What is precision in machine learning evaluation?
Precision is the ratio of true positive predictions to the total predicted positives. It measures how many of the positive predictions were actually correct. Formula: Precision = TP / (TP + FP)
TP = True Positives, FP = False Positives
What is recall in machine learning evaluation?
Recall is the ratio of true positive predictions to the total actual positives. It measures how many of the actual positives were correctly identified. Formula: Recall = TP / (TP + FN)
FN = False Negatives
What is a confusion matrix?
A confusion matrix is a table that shows the performance of a classification model. It compares the predicted labels with the true labels, showing the counts of true positives (TP), false positives (FP), true negatives (TN), and false negatives (FN).
What is accuracy in machine learning evaluation?
Accuracy is the ratio of correct predictions (both true positives and true negatives) to the total predictions. It is the most common metric but can be misleading in imbalanced datasets. Formula: Accuracy = (TP + TN) / (TP + TN + FP + FN)
TN = True Negatives
What is the F1 score in machine learning evaluation?

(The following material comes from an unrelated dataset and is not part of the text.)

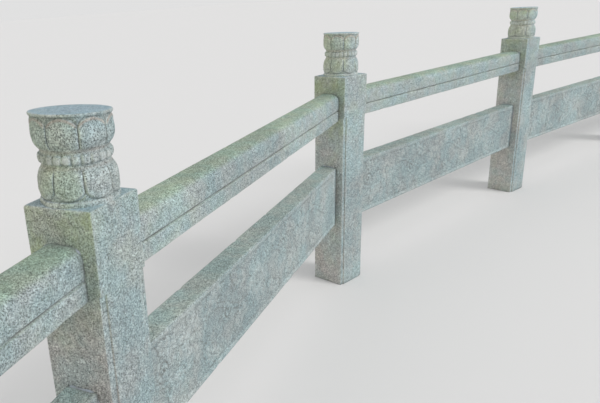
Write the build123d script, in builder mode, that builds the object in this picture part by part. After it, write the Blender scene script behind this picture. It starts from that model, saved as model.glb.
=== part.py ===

The F1 score is the harmonic mean of precision and recall. It balances the two metrics and is especially useful when the class distribution is imbalanced. Formula: F1 = 2 * (Precision * Recall) / (Precision + Recall).
What is specificity in machine learning evaluation?
Specificity (or True Negative Rate) measures the proportion of actual negatives that were correctly identified. Formula: Specificity = TN / (TN + FP).